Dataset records
============

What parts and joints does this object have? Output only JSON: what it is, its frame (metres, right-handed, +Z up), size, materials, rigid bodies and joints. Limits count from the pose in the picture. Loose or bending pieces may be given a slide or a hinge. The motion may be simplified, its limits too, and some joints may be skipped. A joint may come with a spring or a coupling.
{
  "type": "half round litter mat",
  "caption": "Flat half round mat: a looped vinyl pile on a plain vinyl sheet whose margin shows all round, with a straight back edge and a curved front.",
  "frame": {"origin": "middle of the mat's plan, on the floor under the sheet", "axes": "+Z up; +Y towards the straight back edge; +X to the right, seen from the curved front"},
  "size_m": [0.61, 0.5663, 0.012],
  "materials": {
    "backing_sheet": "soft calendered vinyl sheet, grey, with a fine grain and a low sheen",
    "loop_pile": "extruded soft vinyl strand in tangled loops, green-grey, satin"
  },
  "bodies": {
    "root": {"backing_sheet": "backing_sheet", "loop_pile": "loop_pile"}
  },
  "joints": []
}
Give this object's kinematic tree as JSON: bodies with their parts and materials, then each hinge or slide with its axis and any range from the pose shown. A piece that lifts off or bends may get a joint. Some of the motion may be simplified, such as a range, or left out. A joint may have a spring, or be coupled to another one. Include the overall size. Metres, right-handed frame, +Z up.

============

» EXERCISE REQUIREMENTS
Write out every line from the records above, word for word.

» WRITTEN SOLUTION
What parts and joints does this object have? Output only JSON: what it is, its frame (metres, right-handed, +Z up), size, materials, rigid bodies and joints. Limits count from the pose in the picture. Loose or bending pieces may be given a slide or a hinge. The motion may be simplified, its limits too, and some joints may be skipped. A joint may come with a spring or a coupling.
{
  "type": "half round litter mat",
  "caption": "Flat half round mat: a looped vinyl pile on a plain vinyl sheet whose margin shows all round, with a straight back edge and a curved front.",
  "frame": {"origin": "middle of the mat's plan, on the floor under the sheet", "axes": "+Z up; +Y towards the straight back edge; +X to the right, seen from the curved front"},
  "size_m": [0.61, 0.5663, 0.012],
  "materials": {
    "backing_sheet": "soft calendered vinyl sheet, grey, with a fine grain and a low sheen",
    "loop_pile": "extruded soft vinyl strand in tangled loops, green-grey, satin"
  },
  "bodies": {
    "root": {"backing_sheet": "backing_sheet", "loop_pile": "loop_pile"}
  },
  "joints": []
}
Give this object's kinematic tree as JSON: bodies with their parts and materials, then each hinge or slide with its axis and any range from the pose shown. A piece that lifts off or bends may get a joint. Some of the motion may be simplified, such as a range, or left out. A joint may have a spring, or be coupled to another one. Include the overall size. Metres, right-handed frame, +Z up.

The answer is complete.